◆ LISTING ◆
━━━━━━━━

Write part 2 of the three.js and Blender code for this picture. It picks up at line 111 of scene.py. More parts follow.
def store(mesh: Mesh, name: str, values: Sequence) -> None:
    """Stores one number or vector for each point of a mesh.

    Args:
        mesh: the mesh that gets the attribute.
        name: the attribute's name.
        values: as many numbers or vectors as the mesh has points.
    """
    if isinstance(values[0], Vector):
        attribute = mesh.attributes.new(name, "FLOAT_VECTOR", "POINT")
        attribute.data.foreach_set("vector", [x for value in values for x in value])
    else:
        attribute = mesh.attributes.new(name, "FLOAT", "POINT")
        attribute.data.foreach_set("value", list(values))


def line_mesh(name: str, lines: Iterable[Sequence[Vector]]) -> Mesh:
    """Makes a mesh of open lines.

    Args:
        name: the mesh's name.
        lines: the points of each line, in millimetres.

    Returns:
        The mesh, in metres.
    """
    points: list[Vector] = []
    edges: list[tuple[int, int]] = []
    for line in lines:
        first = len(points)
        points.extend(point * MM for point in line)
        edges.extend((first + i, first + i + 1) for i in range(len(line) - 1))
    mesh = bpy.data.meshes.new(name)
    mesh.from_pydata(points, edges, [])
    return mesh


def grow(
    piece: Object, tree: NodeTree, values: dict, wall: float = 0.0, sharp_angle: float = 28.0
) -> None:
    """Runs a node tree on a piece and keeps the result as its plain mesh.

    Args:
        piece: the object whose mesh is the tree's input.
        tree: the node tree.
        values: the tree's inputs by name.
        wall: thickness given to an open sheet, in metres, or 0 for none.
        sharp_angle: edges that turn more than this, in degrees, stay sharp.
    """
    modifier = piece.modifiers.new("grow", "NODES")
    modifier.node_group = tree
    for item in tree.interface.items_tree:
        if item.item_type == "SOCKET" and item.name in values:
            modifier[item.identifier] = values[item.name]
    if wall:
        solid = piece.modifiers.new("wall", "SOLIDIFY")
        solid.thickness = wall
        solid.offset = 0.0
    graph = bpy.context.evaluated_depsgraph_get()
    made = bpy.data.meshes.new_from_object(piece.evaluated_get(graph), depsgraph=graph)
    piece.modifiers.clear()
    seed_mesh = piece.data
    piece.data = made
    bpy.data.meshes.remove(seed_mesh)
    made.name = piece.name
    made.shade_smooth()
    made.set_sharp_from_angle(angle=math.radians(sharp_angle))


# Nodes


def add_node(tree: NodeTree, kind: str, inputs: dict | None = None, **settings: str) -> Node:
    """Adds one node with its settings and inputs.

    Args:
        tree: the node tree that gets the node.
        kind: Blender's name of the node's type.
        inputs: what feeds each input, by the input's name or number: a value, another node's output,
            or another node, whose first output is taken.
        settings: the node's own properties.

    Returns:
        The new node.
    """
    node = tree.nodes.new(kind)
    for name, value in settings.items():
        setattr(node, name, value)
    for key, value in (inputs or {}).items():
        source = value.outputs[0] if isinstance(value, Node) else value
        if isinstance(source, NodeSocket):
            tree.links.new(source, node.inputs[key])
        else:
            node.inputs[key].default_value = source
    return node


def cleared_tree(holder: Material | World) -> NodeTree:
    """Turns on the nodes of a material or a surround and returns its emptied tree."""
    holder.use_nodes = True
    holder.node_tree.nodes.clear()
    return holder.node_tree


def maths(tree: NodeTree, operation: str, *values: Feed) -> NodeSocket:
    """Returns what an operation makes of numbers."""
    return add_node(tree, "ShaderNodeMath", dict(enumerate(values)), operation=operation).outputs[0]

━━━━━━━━

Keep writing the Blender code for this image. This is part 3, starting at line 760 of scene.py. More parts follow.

━━━━━━━━

◆ TASK TO COMPLETE ◆
Scan the records above and report how many lines include the word "Blender", without any other text.

◆ EXPECTED ANSWER ◆
3